| REQUEST |
All of the data below should be written out exactly.

| MATERIAL FOR THIS TASK |
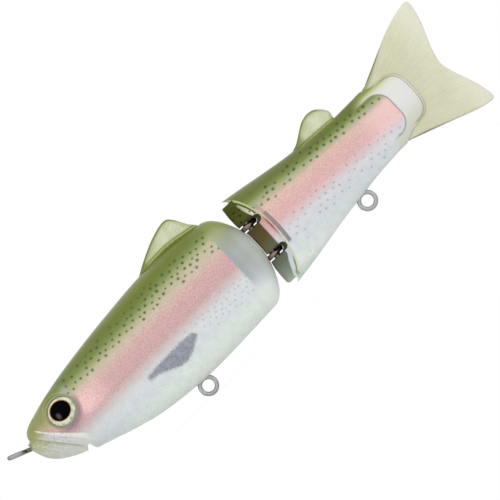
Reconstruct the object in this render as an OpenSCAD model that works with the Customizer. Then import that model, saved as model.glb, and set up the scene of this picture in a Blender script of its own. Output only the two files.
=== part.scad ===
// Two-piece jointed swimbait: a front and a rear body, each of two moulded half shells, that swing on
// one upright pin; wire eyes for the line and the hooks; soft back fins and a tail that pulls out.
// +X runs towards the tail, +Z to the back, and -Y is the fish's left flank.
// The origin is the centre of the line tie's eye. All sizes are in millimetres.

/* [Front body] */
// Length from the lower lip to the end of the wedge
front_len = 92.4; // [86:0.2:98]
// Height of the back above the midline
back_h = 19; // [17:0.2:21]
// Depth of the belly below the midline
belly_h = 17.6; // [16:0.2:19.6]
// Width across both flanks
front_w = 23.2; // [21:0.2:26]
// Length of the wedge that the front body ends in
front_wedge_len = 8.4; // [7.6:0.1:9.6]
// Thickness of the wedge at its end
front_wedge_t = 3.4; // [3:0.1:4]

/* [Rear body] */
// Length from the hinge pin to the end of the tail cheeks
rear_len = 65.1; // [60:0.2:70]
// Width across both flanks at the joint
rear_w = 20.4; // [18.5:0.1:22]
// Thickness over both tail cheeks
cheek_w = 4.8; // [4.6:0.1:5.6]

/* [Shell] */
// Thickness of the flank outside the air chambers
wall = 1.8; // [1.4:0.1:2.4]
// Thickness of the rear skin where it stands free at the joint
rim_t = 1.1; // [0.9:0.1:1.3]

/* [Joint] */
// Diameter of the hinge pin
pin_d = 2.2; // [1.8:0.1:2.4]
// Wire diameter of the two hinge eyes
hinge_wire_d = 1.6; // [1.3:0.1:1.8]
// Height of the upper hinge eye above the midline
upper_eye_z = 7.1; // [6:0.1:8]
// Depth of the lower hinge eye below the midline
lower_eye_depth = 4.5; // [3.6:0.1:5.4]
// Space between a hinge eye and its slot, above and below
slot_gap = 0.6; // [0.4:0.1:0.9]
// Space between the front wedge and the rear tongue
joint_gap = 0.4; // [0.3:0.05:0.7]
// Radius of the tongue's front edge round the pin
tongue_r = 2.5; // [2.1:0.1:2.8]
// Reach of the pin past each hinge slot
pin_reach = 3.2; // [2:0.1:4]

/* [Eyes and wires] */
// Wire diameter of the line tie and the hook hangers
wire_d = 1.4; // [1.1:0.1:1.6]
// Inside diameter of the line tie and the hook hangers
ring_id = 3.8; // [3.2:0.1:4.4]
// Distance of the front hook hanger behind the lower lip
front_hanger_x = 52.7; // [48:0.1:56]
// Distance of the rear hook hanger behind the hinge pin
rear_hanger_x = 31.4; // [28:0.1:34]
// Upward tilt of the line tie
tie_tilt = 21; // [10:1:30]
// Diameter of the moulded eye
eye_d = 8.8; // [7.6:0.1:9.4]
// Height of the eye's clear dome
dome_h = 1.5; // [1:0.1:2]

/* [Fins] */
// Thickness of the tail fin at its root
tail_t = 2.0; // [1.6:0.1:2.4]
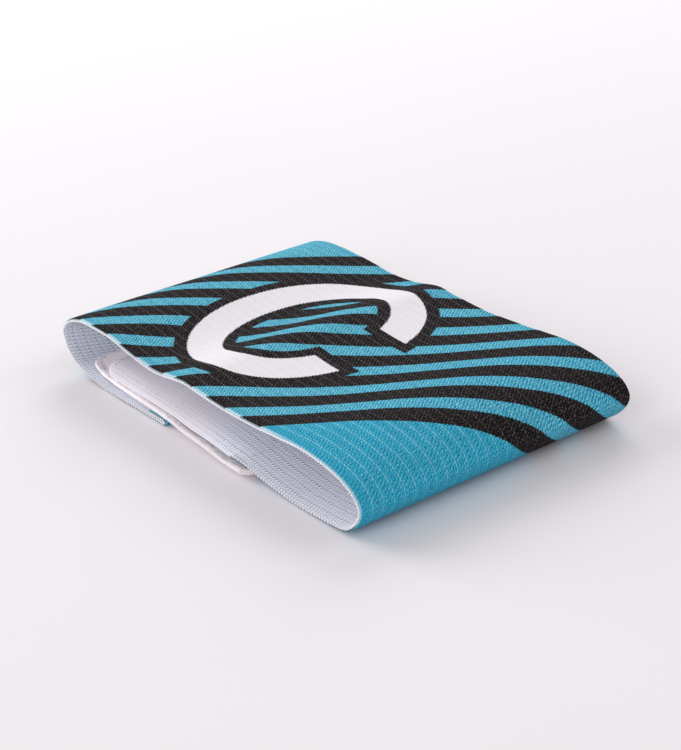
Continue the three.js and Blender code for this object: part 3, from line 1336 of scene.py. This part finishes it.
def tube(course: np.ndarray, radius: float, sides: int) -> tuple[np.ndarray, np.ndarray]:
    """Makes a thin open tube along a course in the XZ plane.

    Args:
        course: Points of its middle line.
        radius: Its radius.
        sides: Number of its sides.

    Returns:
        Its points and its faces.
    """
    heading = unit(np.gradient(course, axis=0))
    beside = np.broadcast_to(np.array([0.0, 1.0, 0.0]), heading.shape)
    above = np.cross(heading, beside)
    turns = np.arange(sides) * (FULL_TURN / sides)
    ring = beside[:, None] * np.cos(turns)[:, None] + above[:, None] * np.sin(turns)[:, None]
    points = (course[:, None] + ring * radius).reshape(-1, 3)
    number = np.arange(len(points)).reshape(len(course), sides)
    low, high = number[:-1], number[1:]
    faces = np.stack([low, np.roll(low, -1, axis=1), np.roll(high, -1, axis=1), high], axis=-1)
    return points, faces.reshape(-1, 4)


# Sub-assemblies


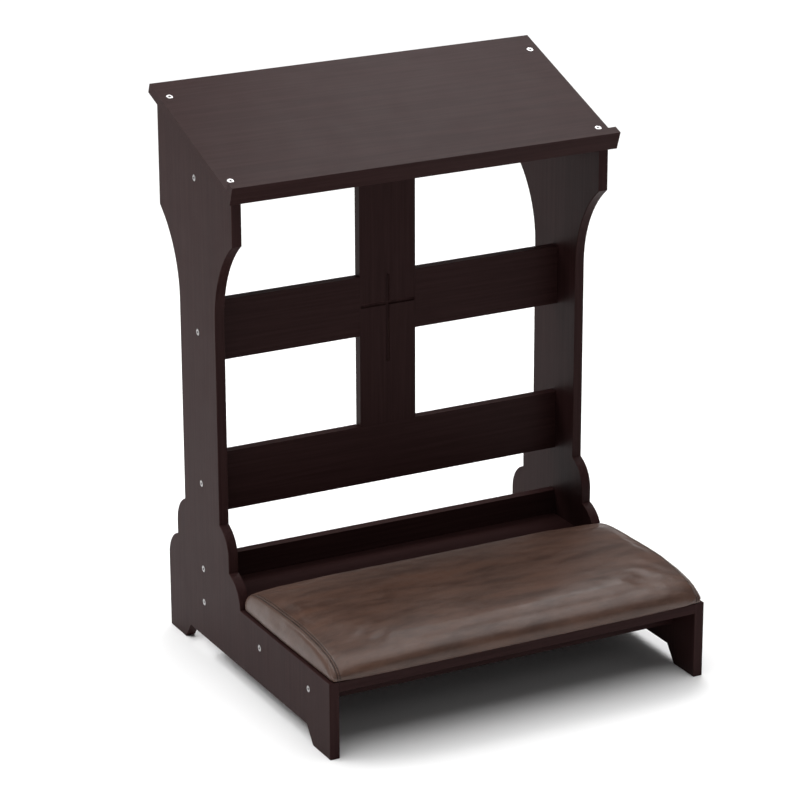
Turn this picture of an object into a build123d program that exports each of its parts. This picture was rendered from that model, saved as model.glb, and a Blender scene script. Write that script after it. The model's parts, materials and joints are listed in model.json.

| OUTPUT FOR THIS TASK |
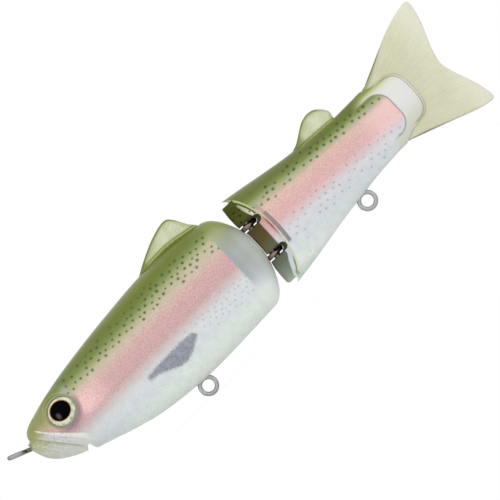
Reconstruct the object in this render as an OpenSCAD model that works with the Customizer. Then import that model, saved as model.glb, and set up the scene of this picture in a Blender script of its own. Output only the two files.
=== part.scad ===
// Two-piece jointed swimbait: a front and a rear body, each of two moulded half shells, that swing on
// one upright pin; wire eyes for the line and the hooks; soft back fins and a tail that pulls out.
// +X runs towards the tail, +Z to the back, and -Y is the fish's left flank.
// The origin is the centre of the line tie's eye. All sizes are in millimetres.

/* [Front body] */
// Length from the lower lip to the end of the wedge
front_len = 92.4; // [86:0.2:98]
// Height of the back above the midline
back_h = 19; // [17:0.2:21]
// Depth of the belly below the midline
belly_h = 17.6; // [16:0.2:19.6]
// Width across both flanks
front_w = 23.2; // [21:0.2:26]
// Length of the wedge that the front body ends in
front_wedge_len = 8.4; // [7.6:0.1:9.6]
// Thickness of the wedge at its end
front_wedge_t = 3.4; // [3:0.1:4]

/* [Rear body] */
// Length from the hinge pin to the end of the tail cheeks
rear_len = 65.1; // [60:0.2:70]
// Width across both flanks at the joint
rear_w = 20.4; // [18.5:0.1:22]
// Thickness over both tail cheeks
cheek_w = 4.8; // [4.6:0.1:5.6]

/* [Shell] */
// Thickness of the flank outside the air chambers
wall = 1.8; // [1.4:0.1:2.4]
// Thickness of the rear skin where it stands free at the joint
rim_t = 1.1; // [0.9:0.1:1.3]

/* [Joint] */
// Diameter of the hinge pin
pin_d = 2.2; // [1.8:0.1:2.4]
// Wire diameter of the two hinge eyes
hinge_wire_d = 1.6; // [1.3:0.1:1.8]
// Height of the upper hinge eye above the midline
upper_eye_z = 7.1; // [6:0.1:8]
// Depth of the lower hinge eye below the midline
lower_eye_depth = 4.5; // [3.6:0.1:5.4]
// Space between a hinge eye and its slot, above and below
slot_gap = 0.6; // [0.4:0.1:0.9]
// Space between the front wedge and the rear tongue
joint_gap = 0.4; // [0.3:0.05:0.7]
// Radius of the tongue's front edge round the pin
tongue_r = 2.5; // [2.1:0.1:2.8]
// Reach of the pin past each hinge slot
pin_reach = 3.2; // [2:0.1:4]

/* [Eyes and wires] */
// Wire diameter of the line tie and the hook hangers
wire_d = 1.4; // [1.1:0.1:1.6]
// Inside diameter of the line tie and the hook hangers
ring_id = 3.8; // [3.2:0.1:4.4]
// Distance of the front hook hanger behind the lower lip
front_hanger_x = 52.7; // [48:0.1:56]
// Distance of the rear hook hanger behind the hinge pin
rear_hanger_x = 31.4; // [28:0.1:34]
// Upward tilt of the line tie
tie_tilt = 21; // [10:1:30]
// Diameter of the moulded eye
eye_d = 8.8; // [7.6:0.1:9.4]
// Height of the eye's clear dome
dome_h = 1.5; // [1:0.1:2]

/* [Fins] */
// Thickness of the tail fin at its root
tail_t = 2.0; // [1.6:0.1:2.4]
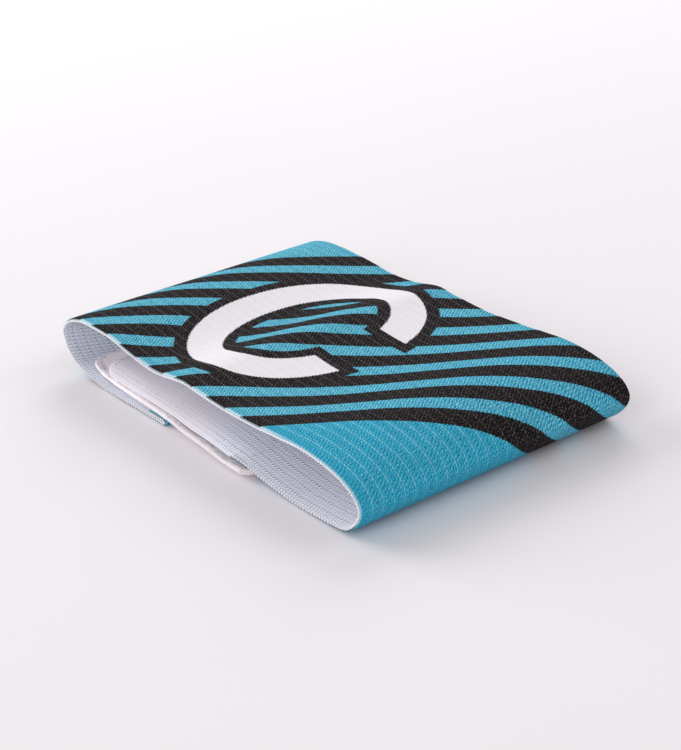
Continue the three.js and Blender code for this object: part 3, from line 1336 of scene.py. This part finishes it.
def tube(course: np.ndarray, radius: float, sides: int) -> tuple[np.ndarray, np.ndarray]:
    """Makes a thin open tube along a course in the XZ plane.

    Args:
        course: Points of its middle line.
        radius: Its radius.
        sides: Number of its sides.

    Returns:
        Its points and its faces.
    """
    heading = unit(np.gradient(course, axis=0))
    beside = np.broadcast_to(np.array([0.0, 1.0, 0.0]), heading.shape)
    above = np.cross(heading, beside)
    turns = np.arange(sides) * (FULL_TURN / sides)
    ring = beside[:, None] * np.cos(turns)[:, None] + above[:, None] * np.sin(turns)[:, None]
    points = (course[:, None] + ring * radius).reshape(-1, 3)
    number = np.arange(len(points)).reshape(len(course), sides)
    low, high = number[:-1], number[1:]
    faces = np.stack([low, np.roll(low, -1, axis=1), np.roll(high, -1, axis=1), high], axis=-1)
    return points, faces.reshape(-1, 4)


# Sub-assemblies


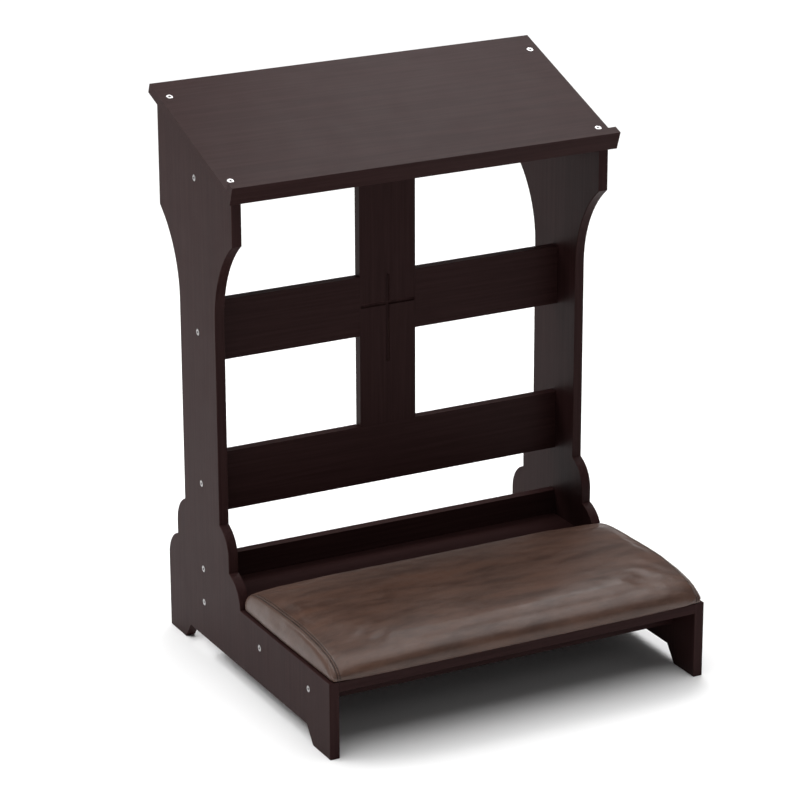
Turn this picture of an object into a build123d program that exports each of its parts. This picture was rendered from that model, saved as model.glb, and a Blender scene script. Write that script after it. The model's parts, materials and joints are listed in model.json.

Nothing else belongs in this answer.